Did you change the posting id? I have already used 333

My reply:

A duplicate posting ID would return a 403, which is what I would expect. The problem is I am getting a 400 "XML Payload contains missing or incorrect values.".

(The subject of the email is "400 error")

chrismytton commented 11 years ago

Richard's reply

You are getting a 400 error as you are posting a hospital comment with an incorrect ODS code – try posting with RQXM1 for Homerton. You will need to use a posting ID of 3 as I have used 1 & 2

chrismytton commented 11 years ago

My reply:

I am only getting a 400 error when the XML includes <Rating QuestionID="6">5</Rating>, when it doesn't contain that the POST works successfully. Can you reproduce this behaviour?

chrismytton commented 11 years ago

Getting there:

Richard:

No I cannot. It works fine and I am getting a 202. As I have mentioned previously, the only 400 error I am getting is when I use your ODS code. Can you please try with the ODS code I supplied?

Me:

Apologies, posting using that ODS code does indeed give me back the 403 I was hoping for, (I was thrown off the scent because the html output contains <h2>400 BadRequest</h2>!).

However according to the API documentation it should return a 404 status code when the ODS code isn't valid (e.g. if I use XXX as the ODS code it correctly returns a 404 status code).

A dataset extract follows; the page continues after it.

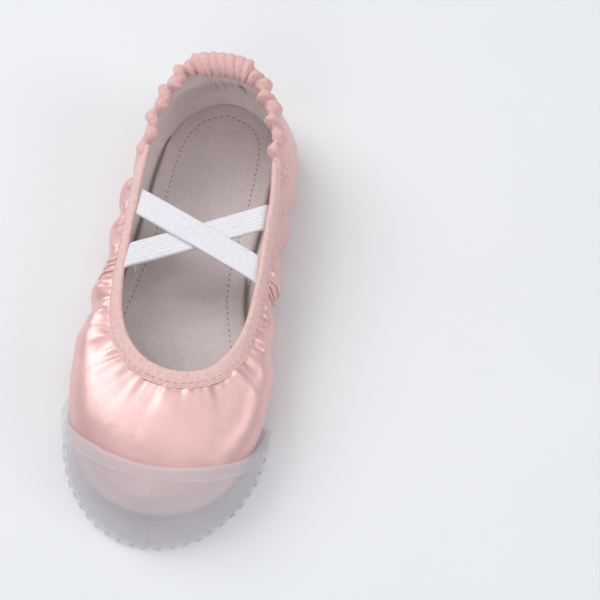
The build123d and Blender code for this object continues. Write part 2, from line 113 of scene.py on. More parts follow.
SOCK_SIDES = [
    (14.5, -8, 9), (20, -17.5, 18.3), (28, -23.5, 24), (38, -27.3, 27), (48, -28.8, 27.5),
    (60, -29, 26), (70, -28.3, 23.5), (80, -27, 20.7), (88, -25.8, 18.7), (97, -24.3, 17.4),
    (105, -23.3, 17.3), (115, -22.3, 18), (130, -21.4, 19), (145, -20.3, 19.5),
    (155, -18.9, 19.2), (163, -15.9, 17), (169, -11.0, 12.2)]
SOCK = outline((0.5, 12.5), SOCK_SIDES, (0, 173.6), 200)
LEVELS = [
    (1.9, grow(SOCK, 1.2)),
    (6.0, outline((2, 7.2), [
        (9.8, -11.5, 13), (14, -19, 19.4), (20, -24.4, 24.4), (30, -29.2, 29.2), (45, -31.4, 31), (60, -32, 30.2),
        (75, -30.6, 27), (90, -28.6, 24.4), (105, -27, 23.6), (120, -26.2, 24.2),
        (135, -25.2, 25), (150, -22.8, 24), (160, -19.4, 20.8), (168, -13.8, 15)], (0, 176))),
    (13.0, outline((2, 8.4), [
        (11.6, -12, 12.8), (15, -17.6, 17.8), (20, -22.8, 22.8), (30, -28.4, 28.4), (45, -33, 33), (55, -34.0, 34),
        (65, -33.4, 32.8), (75, -32.0, 31.4), (90, -30.6, 30), (105, -29.9, 29.6),
        (120, -29.6, 29.8), (135, -27.2, 30), (150, -24.4, 28.8), (160, -20.9, 24.8),
        (168, -15, 17.6)], (0, 177.4))),
    (17.5, outline((1, 14.2), [
        (17, -10.5, 11), (20, -15.6, 15.8), (25, -20.6, 20.8), (32, -25.9, 26), (45, -31.0, 31.2), (55, -32.8, 32.8),
        (65, -32.6, 32.2), (75, -31.4, 31.2), (90, -29.8, 29.8), (105, -29.2, 29.4),
        (120, -28.9, 29.6), (135, -26.8, 29.6), (150, -24.0, 28.2), (160, -20.4, 23.8),
        (168, -14.4, 16.4)], (0, 176.4))),
    (21.6, outline((0.5, 23.6), [
        (26, -9, 9.6), (31, -15.8, 16.2), (37, -20.6, 21), (45, -25.4, 25.8), (55, -28.6, 28.8), (65, -29.6, 29.8),
        (75, -29.4, 29.6), (90, -28.4, 28.8), (105, -27.8, 28.6), (120, -27.6, 28.8),
        (135, -26.0, 28.6), (150, -23.6, 27.0), (160, -19.8, 22.4), (168, -12.6, 14.2)], (0, 174.4))),
    (25.4, outline((1.5, 45), [
        (47.5, -7, 10), (52, -12, 15), (57, -15.8, 18.8), (63, -19.2, 21.6), (70, -22.6, 24),
        (80, -24.9, 26.3), (90, -26.2, 27.5), (105, -26.4, 27.6), (120, -26.2, 27.8),
        (135, -25.2, 27.2), (150, -22.8, 25.4), (160, -18.6, 20.6), (167, -11, 12.4)], (0, 171.8))),
    (29.6, outline((1.5, 74), [
        (76.5, -8, 11), (81, -15.5, 18), (88, -21.2, 23), (97, -23.9, 25), (108, -24.9, 26.1),
        (122, -24.9, 26.1), (135, -24.3, 25.6), (145, -23.0, 24.4), (153, -21.0, 22.4),
        (160, -16.8, 18.0), (165.5, -9.6, 10.6)], (0, 169.4))),
    (37.6, outline((1, 84), [
        (87, -9, 11), (93, -16.5, 18), (102, -21.4, 22.6), (115, -22.8, 24),
        (130, -22.8, 23.8), (143, -22.3, 23), (151, -20.8, 21.4), (158, -16.8, 17.4),
        (163, -10.8, 11.4)], (0, 166.8))),
]
DENSE = [(z, resample(pts, 400, True)) for z, pts in LEVELS]

# foot opening: x, V, z (as it stands), lean of the binding from upright, degrees
TOPLINE = [
    (0, 164.2, 43.2, 32), (-6, 163.8, 42.9, 32), (-12, 161.8, 42, 31), (-15.0, 157.4, 40.2, 30),
    (-18.3, 151.6, 38.2, 28), (-20.3, 144.4, 35.8, 26), (-21.5, 134, 33.6, 24), (-22.2, 121, 31.8, 24),
    (-22.3, 108, 30.5, 24), (-22.3, 95, 29.4, 26), (-21.8, 82, 28.4, 31), (-19.6, 70, 27.7, 42),
    (-14.7, 60.4, 27.2, 60), (-7, 53.4, 27.1, 74), (3, 50.8, 27.3, 78), (12.4, 53.4, 27.1, 74),
    (18.7, 60.2, 27.2, 60), (22.9, 70, 27.7, 42), (24.2, 82, 28.4, 31), (24.5, 95, 29.4, 26),
    (24.5, 108, 30.5, 24), (24.3, 121, 31.8, 24), (22.9, 134, 33.6, 24), (21.1, 144.4, 35.8, 26),
    (18.6, 151.6, 38.2, 28), (15.0, 157.4, 40.2, 30), (11.2, 161.8, 42, 31), (6, 163.8, 42.9, 32)]
top = np.array(TOPLINE, float)
top[:, 2] -= (TILT_V - top[:, 1]) * LEAN
top[:, 1] -= V_MID
NT = 1200
TOP = resample(top, NT, True)
TOP = smooth(TOP, 8)
T3 = TOP[:, :3]
tdir = np.roll(T3, -4, 0) - np.roll(T3, 4, 0)
tdir /= np.linalg.norm(tdir, axis=1)[:, None]
nout = np.stack([tdir[:, 1], -tdir[:, 0], np.zeros(NT)], 1)
nout /= np.linalg.norm(nout, axis=1)[:, None]
phi = np.radians(TOP[:, 3])[:, None]
down = nout * np.sin(phi) - np.array([0, 0, 1.0]) * np.cos(phi)
down -= (down * tdir).sum(1)[:, None] * tdir
down /= np.linalg.norm(down, axis=1)[:, None]
side = np.cross(tdir, down)
side /= np.linalg.norm(side, axis=1)[:, None]
side *= np.sign((side * nout).sum(1))[:, None]
SEG = np.linalg.norm(np.roll(T3, -1, 0) - T3, axis=1)
ARC = np.concatenate([[0], np.cumsum(SEG)[:-1]])
PERIM = float(SEG.sum())
VS = TOP[:, 1] + V_MID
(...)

We use the status codes that are returned from the API to determine how to handle the error, so it would be preferable for an invalid ODS code to consistently return a 404 "The NACS code is not valid" rather that a 400 "The XML has invalid fields" so we know what the problem is.

Can you let me know when this is fixed and I will test again.

:cry:

chrismytton commented 11 years ago

Latest from Richard:

I will raise a service desk ticket for the issue. However, the fix will take time to be implemented as it will not be classed as a priority.

chrismytton commented 11 years ago

Closing as this is an issue with the Choices API, not Care Connect.